The Optional Protocol to the Vienna Convention on Consular Relations allows the International Court of Justice the right to intervene in the cases of foreigners held in US jails, particularly those denied access to consular officials from their own country.
Some 51 Mexicans on death row in Texas and other states were granted fresh hearings following the intervention of the ICJ last year, leading to friction between the US and Mexico.
"This is a really unexpected and unwelcome precedent, where people who don't like decisions of our state courts can use an international court as a court of appeal," said State Department Deputy Spokesman Adam Ereli.
Initially devised as a way to protect US citizens jailed abroad, Washington used this protocol to sue Iran for taking 52 Americans hostage in 1979.
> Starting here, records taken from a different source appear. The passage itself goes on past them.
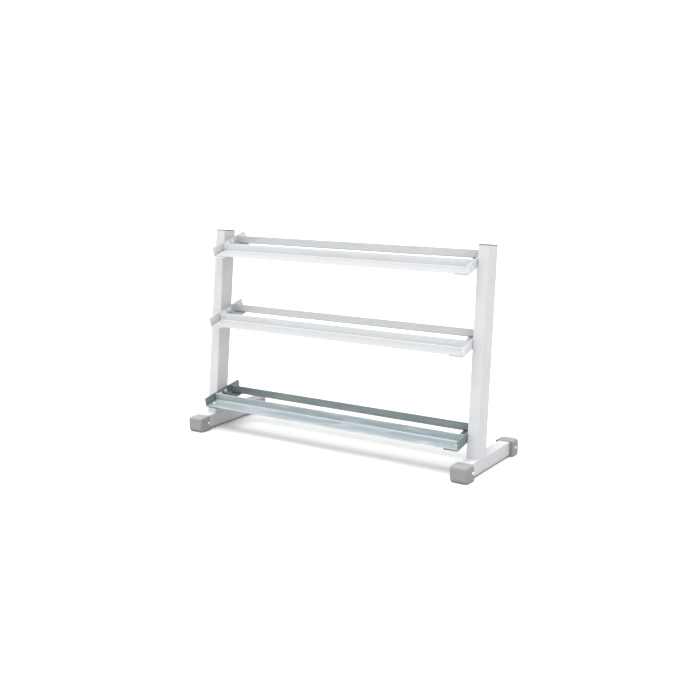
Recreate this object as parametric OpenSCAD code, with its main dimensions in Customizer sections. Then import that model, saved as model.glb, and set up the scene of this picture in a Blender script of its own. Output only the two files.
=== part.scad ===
// Three-tier dumbbell rack: two leaning end frames joined by pairs of steel angle rails.
// Frame: origin at the middle of the footprint on the floor, +X to the right, +Y to the back, +Z up.

/* [Overall] */
// Length over the two end frames, without the foot caps
rack_w = 1380; // [900:10:1800]
// Height of the front edge of the upright tubes' tops above the floor
rack_h = 895; // [740:5:1080]
// Depth over the foot caps, front to back
base_d = 474; // [390:2:600]

/* [Frame tubes] */
// Width of every frame tube along the rack's length
tube_w = 50; // [40:1:62]
// Height of the base tubes
base_tube_h = 57; // [45:1:70]
// Front-to-back size of the upright tubes, square to their length
upright_d = 76; // [62:1:92]
// Wall of every frame tube
tube_wall = 2.5; // [2:0.5:4]
// Outside corner radius of every frame tube
tube_r = 4; // [3:0.5:6]
// Angle by which the uprights lean to the back
lean = 6.3; // [0:0.1:8]
// Distance from the front of the foot caps to the uprights' front face
upright_setback = 117; // [95:1:145]
// Leg of the weld fillets at the foot of each upright
weld_leg = 3; // [2:0.5:4]

/* [Foot caps] */
// Length of a foot cap along the base tube
cap_len = 62; // [50:1:76]
// Wall of a foot cap at each side of the tube
cap_side = 13.5; // [11:0.5:17]
// Wall of a foot cap over the tube
cap_top = 2.5; // [2:0.5:4]
// Wall of a foot cap under the tube
cap_bottom = 6; // [5:0.5:8]
// Wall of a foot cap at the tube's end
cap_end = 12; // [10:0.5:14]
// Radius of a foot cap's upright outer edges
cap_edge_r = 13; // [10:0.5:16]
// Radius of a foot cap's lower outer edge
cap_toe_r = 18; // [15:0.5:21]
// Radius of a foot cap's upper outer edges
cap_soft_r = 9; // [7:0.5:11]
// Distance of the front caps' screws from the cap's mouth
front_screw_inset = 9; // [8:1:14]
// Distance of the rear caps' screws from the cap's mouth
rear_screw_inset = 27; // [20:1:34]

/* [Top plugs] */
// Thickness of the plug's flange on the tube's end
plug_flange = 3; // [2:0.5:4]
// Height of the plug's crown over its flange
plug_crown = 1.6; // [1:0.2:2.4]
// Depth of the plug's skirt in the tube
plug_depth = 16; // [12:1:20]

/* [Tiers] */
// Height of the bottom tier's bracket bolts above the floor
bottom_tier_z = 152; // [140:1:185]
// Distance of the top tier's bracket bolts below the uprights' tops
top_tier_drop = 59; // [49:1:72]
// Spacing of the top and middle tiers
tier_spacing = 314; // [260:2:380]
// Forward tilt of the top and middle tiers
upper_tilt = 15; // [8:0.5:18]
// Forward tilt of the bottom tier
bottom_tilt = 10; // [8:0.5:12]

/* [Shelf angles] */
// Thickness of the shelf angles and brackets
angle_t = 4; // [3:0.5:5]
// Inside bend radius of the shelf angles and brackets
bend_r = 3; // [2:0.5:4]
// Full width of a rail's seat
seat_w = 68; // [56:1:82]
// Full height of a rail's upright flange
rail_h = 38; // [32:1:46]
// Clear gap between the two rails of a tier
rail_gap = 98; // [80:1:118]
// Distance from a rail's free edge to the bracket's end
seat_inset = 2; // [1:0.5:4]
// Distance from a rail's end to the bracket's plate
rail_end_gap = 4; // [3:0.5:6]
// Width of the bracket flange that carries the rails
bracket_flange = 66; // [54:1:80]
// Corner radius of the bracket's plate
bracket_corner_r = 5; // [4:0.5:6]

/* [Fasteners] */
// Diameter of the bracket bolts
bracket_bolt_d = 10; // [8:1:12]
// Spacing of the two bolts of a bracket
bracket_bolt_pitch = 38; // [31:1:46]
// Height of the bracket bolts over the bracket's underside
bracket_bolt_v = 24; // [22:1:26]
// Diameter of the rail bolts
rail_bolt_d = 8; // [6:1:10]
// Distance of the rail bolts from the upright's inner face
rail_bolt_x = 22; // [20:1:26]
// Diameter of the foot cap screws
cap_screw_d = 6; // [5:0.5:7]
// Clearance of every bolt hole over its bolt
hole_clear = 1; // [0.5:0.5:2]

/* [Hidden] */
$fn = 48;
eps = 0.5;
thread_clear = 0.1;
big = 4 * rack_w;

// Heights and places that everything else follows
base_top_z = cap_bottom + base_tube_h;
inner_x = rack_w / 2 - tube_w;
upright_mid_x = rack_w / 2 - tube_w / 2;
upright_front_y = -base_d / 2 + upright_setback;
upright_len = (rack_h - base_top_z) / cos(lean);
upright_cut_d = upright_d / cos(lean);
base_tube_len = base_d - 2 * cap_end;
cap_w = tube_w + 2 * cap_side;
cap_h = cap_bottom + base_tube_h + cap_top;
cap_mouth_r = 3;
cap_screw_z = cap_bottom + base_tube_h / 2;
plug_fit = 0.15;
plug_wall = 2;
crown_step = 2;

// Shelf section, along the bracket (u) and square to it (v)
bracket_len = 2 * (seat_inset + seat_w) + rail_gap;
bracket_h = angle_t + rail_h;
rail_len = 2 * (inner_x - angle_t - rail_end_gap);
rail_bolt_u = seat_inset + (seat_w - angle_t) / 2;

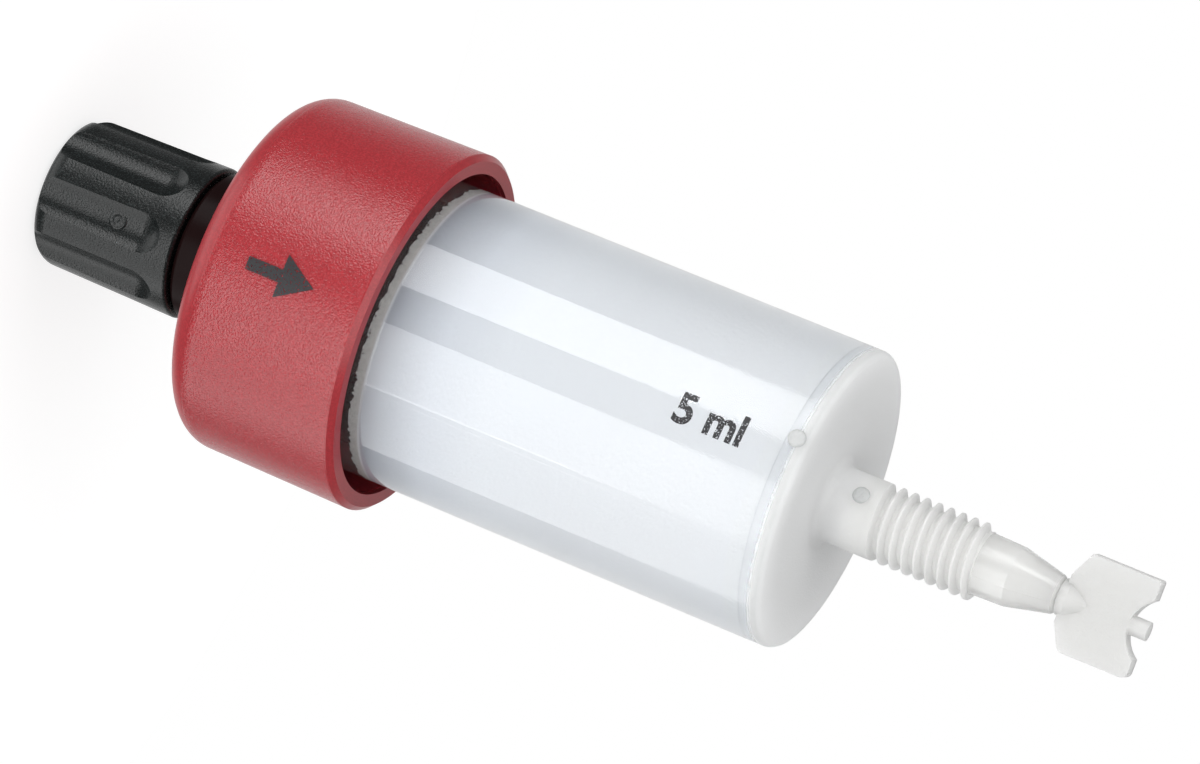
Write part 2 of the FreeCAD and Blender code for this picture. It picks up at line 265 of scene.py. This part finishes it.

But Ereli said the comparison was unfair, since adequate legal protections are already in place in the US for Mexican and other foreign defendants, which was not the case in Iran.
"That doesn't make any sense at all. We've got a system of justice that works in the United States. I don't think you should compare it to other countries, like Iran in 1979.
"We have a system of justice that works, we have a system of justice that provides people with due process and review of their cases, and it's not appropriate that there be some international court that comes in and can reverse decisions of our national courts."
Insisting that Washington remained committed to its international obligations despite the withdrawal, he noted that many ICJ member countries not agreed to this part of the convention.